The most interesting (and confusing) part of the movie comes when White is seriously hurt and then separated from Black. Without White's influence, Black goes insane and even more violent than he already was. Can Treasure Town, and Black, be saved?

When I rented Tekkonkinkreet I was expecting a fun movie about orphan kid gangs with cute animal names "fighting" each other over territory. What I got was a very strange, pretty messed up, and pretty awesome movie. It's not what I expected, and it felt really slow in parts, but I definitely recommend it. Especially if, like me, you're into philosophy.

Monday, December 3, 2007

Yume Kira Dream Shoppe

Overall Rating: D
Synopsis: This fantasy shōjo, created by Aqua Mizuto, we meet Rin. A mysterious shopkeeper, Rin makes dreams come true, but only for a steep price. The shop in question, Yume Kira Dream Shoppe, is magical and (as is driven home at the beginning and end of almost every chapter) flies through the sky at dusk.

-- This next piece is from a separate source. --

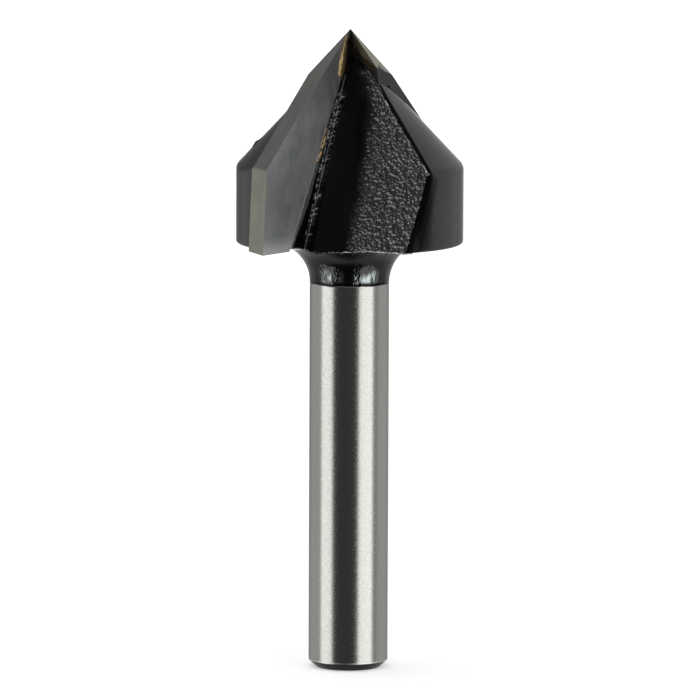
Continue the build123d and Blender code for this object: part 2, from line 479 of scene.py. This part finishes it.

If you happen across the shop, or Rin hears your wish, he may grant it in exchange for something valuable in return. For example, in one story a tree wishes to become human. In exchange for granting the wish, Rin asks for the trees leaves. He travels with a stuffed animal named Alpha, who has been animated by Rin's magic.

I picked this book up on a whim, and regret it. From the description, I was hoping for something along the lines of xxxHolic, which has similar (but darker and more interesting) themes. Unfortunately, Yume Kira Dream Shoppe insists on ending every story with a sugary sweet happy ending and a reminder about how awesome the shop is. That was fine the first chapter or two, but it got old quickly.

On top of that, each chapter is a short story, and the only connection between stories is the shop. As a result, it was hard to care about any of the characters or situations presented. I recommend you steer clear of this one.